Thursday, February 25, 2010

Soup and stocks

In his book Ratio, Michael Ruhlman makes the proposition that it is stocks that separate good home cooks from great home cooks.

A good can always use canned broth, but homemade stocks are easy, inexpensive and really do add to the taste of food. They also add character and body to the dish.

I use two easily prepared stocks.

Recipe 25a Basic Chicken Stock

Bones from a cooked chicken (home roasted or rotisserie)
1 large onion
2 or 3 carrots
celery stick
add any additional spices you like or add them later

Put bones and leftover attached meat in a 2 or three quart. Add the other ingredients and cover with water. The basic ratio for stock is 3 parts water : 2 parts bones. Three pints of water will weigh 1 1/2 pounds. That pairs with the approximate pound of bones from one chicken. Exact ratios are not critical. Cook on low heat - 190 or a very low simmer for several hours. Strain or pour off the liquid. It can be used or frozen. Cooled gelatinous stock can be spooned into freezer bags. Freeze in sizes useful to you.

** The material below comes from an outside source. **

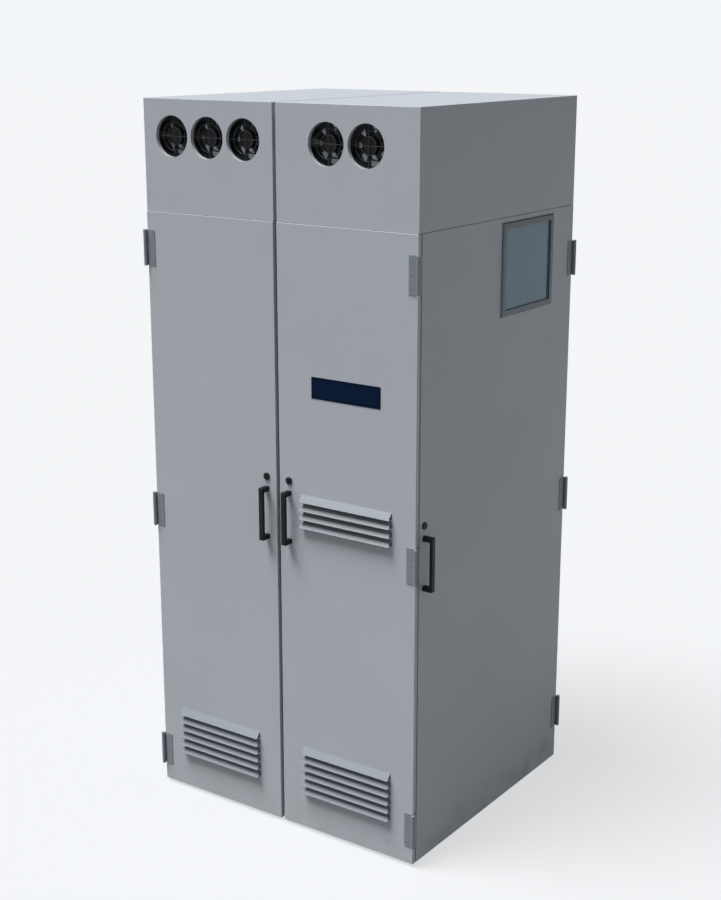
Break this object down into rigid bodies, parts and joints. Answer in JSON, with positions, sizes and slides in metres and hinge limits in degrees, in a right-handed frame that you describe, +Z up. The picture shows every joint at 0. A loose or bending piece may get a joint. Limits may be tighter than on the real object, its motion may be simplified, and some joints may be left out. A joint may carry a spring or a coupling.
{
  "type": "battery cabinet",
  "caption": "Free-standing two-bay battery cabinet with louvred front doors, a windowed side door, bow handles and a fan plenum on top.",
  "frame": {"origin": "middle of the base frame's underside, at the centre of the floor-anchor patterns", "axes": "+X to the right as one faces the front, +Y from front to back, +Z up"},
  "size_m": [0.9228, 0.8413, 2.01],
  "materials": {
    "cabinet_paint": "light grey fine-textured powder coat",
    "galvanised_steel": "zinc-coated sheet steel",
    "zinc_steel": "bright zinc plating",
    "hinge_grey": "mid grey satin coat",
    "handle_black": "fine-grained black nylon",
    "lock_black": "black-coated zinc",
    "fan_plastic": "black glass-filled plastic",
    "guard_wire": "bright plated wire",
    "black_rubber": "soft black seal",
    "filter_foam": "open dark grey foam",
    "display_navy": "glossy dark navy lens",
    "window_anodised": "dark grey anodised",
    "tinted_glass": "smoke and teal tinted safety glass",
    "module_case": "dark moulded case",
    "control_paint": "blue-grey coat",
    "copper_bar": "bare copper bar",
    "isolator_plastic": "yellow moulding",
    "isolator_red": "red moulding"
  },
  "bodies": {
    "cabinet": {"frame_posts": "galvanised_steel", "cross_rails": "galvanised_steel", "side_rails": "galvanised_steel", "levelling_feet": "zinc_steel", "foot_nuts": "zinc_steel", "bay_spacers": "galvanised_steel", "gland_plates": "galvanised_steel", "cable_bushes": "black_rubber", "left_side_panel": "cabinet_paint", "rear_panel_left": "cabinet_paint", "rear_panel_right": "cabinet_paint", "plenum_shell_left": "cabinet_paint", "plenum_shell_right": "cabinet_paint", "fan_housings": "fan_plastic", "fan_guards": "guard_wire", "frame_leaves": "hinge_grey", "hinge_pins": "zinc_steel", "shelves": "galvanised_steel", "battery_modules": "module_case", "control_unit": "control_paint", "busbars": "copper_bar", "isolator_base": "isolator_plastic"},
    "left_door": {"left_door_panel": "cabinet_paint", "left_door_leaves": "hinge_grey", "left_door_seal": "black_rubber", "left_door_handle": "handle_black", "left_lock_body": "lock_black", "left_louvres": "cabinet_paint", "left_filter_trays": "galvanised_steel", "left_filter_pads": "filter_foam"},
    "right_door": {"right_door_panel": "cabinet_paint", "right_door_leaves": "hinge_grey", "right_door_seal": "black_rubber", "right_door_handle": "handle_black", "right_lock_body": "lock_black", "right_louvres": "cabinet_paint", "right_filter_trays": "galvanised_steel", "right_filter_pads": "filter_foam", "display_lens": "display_navy", "display_module": "fan_plastic"},
    "side_door": {"side_door_panel": "cabinet_paint", "side_door_leaves": "hinge_grey", "side_door_seal": "black_rubber", "side_door_handle": "handle_black", "side_lock_body": "lock_black", "window_frame": "window_anodised", "window_glass": "tinted_glass", "window_seal": "black_rubber"},
    "left_lock": {"left_lock_plug": "lock_black", "left_lock_cam": "zinc_steel"},
    "right_lock": {"right_lock_plug": "lock_black", "right_lock_cam": "zinc_steel"},
    "side_lock": {"side_lock_plug": "lock_black", "side_lock_cam": "zinc_steel"},
    "fan_1": {"fan_rotor_1": "fan_plastic"},
    "fan_2": {"fan_rotor_2": "fan_plastic"},
    "fan_3": {"fan_rotor_3": "fan_plastic"},
    "fan_4": {"fan_rotor_4": "fan_plastic"},
    "fan_5": {"fan_rotor_5": "fan_plastic"},
    "isolator": {"isolator_knob": "isolator_red"}
  },
  "joints": [
    {"name": "left_door_hinge", "type": "hinge", "parent": "cabinet", "child": "left_door", "pos_m": [-0.4453, -0.4082, 0.8495], "axis": [0, 0, -1], "range_deg": [0, 120]},
    {"name": "right_door_hinge", "type": "hinge", "parent": "cabinet", "child": "right_door", "pos_m": [0.4453, -0.4082, 0.8495], "axis": [0, 0, 1], "range_deg": [0, 120]},
    {"name": "side_door_hinge", "type": "hinge", "parent": "cabinet", "child": "side_door", "pos_m": [0.4482, 0.4038, 0.8495], "axis": [0, 0, 1], "range_deg": [0, 120]},
    {"name": "left_lock_turn", "type": "hinge", "parent": "left_door", "child": "left_lock", "pos_m": [-0.03775, -0.4025, 1.0125], "axis": [0, 1, 0], "range_deg": [0, 90]},
    {"name": "right_lock_turn", "type": "hinge", "parent": "right_door", "child": "right_lock", "pos_m": [0.03775, -0.4025, 1.0125], "axis": [0, -1, 0], "range_deg": [0, 90]},
    {"name": "side_lock_turn", "type": "hinge", "parent": "side_door", "child": "side_lock", "pos_m": [0.4425, -0.364, 0.951], "axis": [1, 0, 0], "range_deg": [0, 90]},
    {"name": "fan_1_spin", "type": "hinge", "parent": "cabinet", "child": "fan_1", "pos_m": [-0.3448, -0.388, 1.902], "axis": [0, -1, 0], "continuous": true},
    {"name": "fan_2_spin", "type": "hinge", "parent": "cabinet", "child": "fan_2", "pos_m": [-0.2235, -0.388, 1.902], "axis": [0, -1, 0], "continuous": true},
    {"name": "fan_3_spin", "type": "hinge", "parent": "cabinet", "child": "fan_3", "pos_m": [-0.1022, -0.388, 1.902], "axis": [0, -1, 0], "continuous": true},
    {"name": "fan_4_spin", "type": "hinge", "parent": "cabinet", "child": "fan_4", "pos_m": [0.16285, -0.388, 1.902], "axis": [0, -1, 0], "continuous": true},
    {"name": "fan_5_spin", "type": "hinge", "parent": "cabinet", "child": "fan_5", "pos_m": [0.28415, -0.388, 1.902], "axis": [0, -1, 0], "continuous": true},
    {"name": "isolator_turn", "type": "hinge", "parent": "cabinet", "child": "isolator", "pos_m": [0.21625, -0.33, 1.54], "axis": [0, -1, 0], "range_deg": [0, 90]}
  ]
}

Once frozen stock is available, soup is easy. Just add some chicken, and pasta, or vegetables.

Recipe 35b Beef Stock
3 pounds water (3 pints)

2 pounds roasted bones

If the bones are not cooked, roast them first. Put bones in a roaster and add the vegetables. It is not necessary to peel the vegetable since they will be discarded. In fact thrifty cooks use peel, tops and otherwise unused vegetables for flavoring stock. Good beef stock requires some meat. About a third of the bone weight should be from meat. You may wish to add a bit of inexpensive cuts to the pot.

Start roasted bones in cold water and bring to 190 degrees or a very low simmer. Cook for several hours. Like the chicken stock, beef stock can be used immediately or frozen in conveniently sized packages. The stock makes a wonderful braising liquid or soup base.

Some fresh bread, four or five onions and homemade stock, all come together for the best French onion soup you will ever have.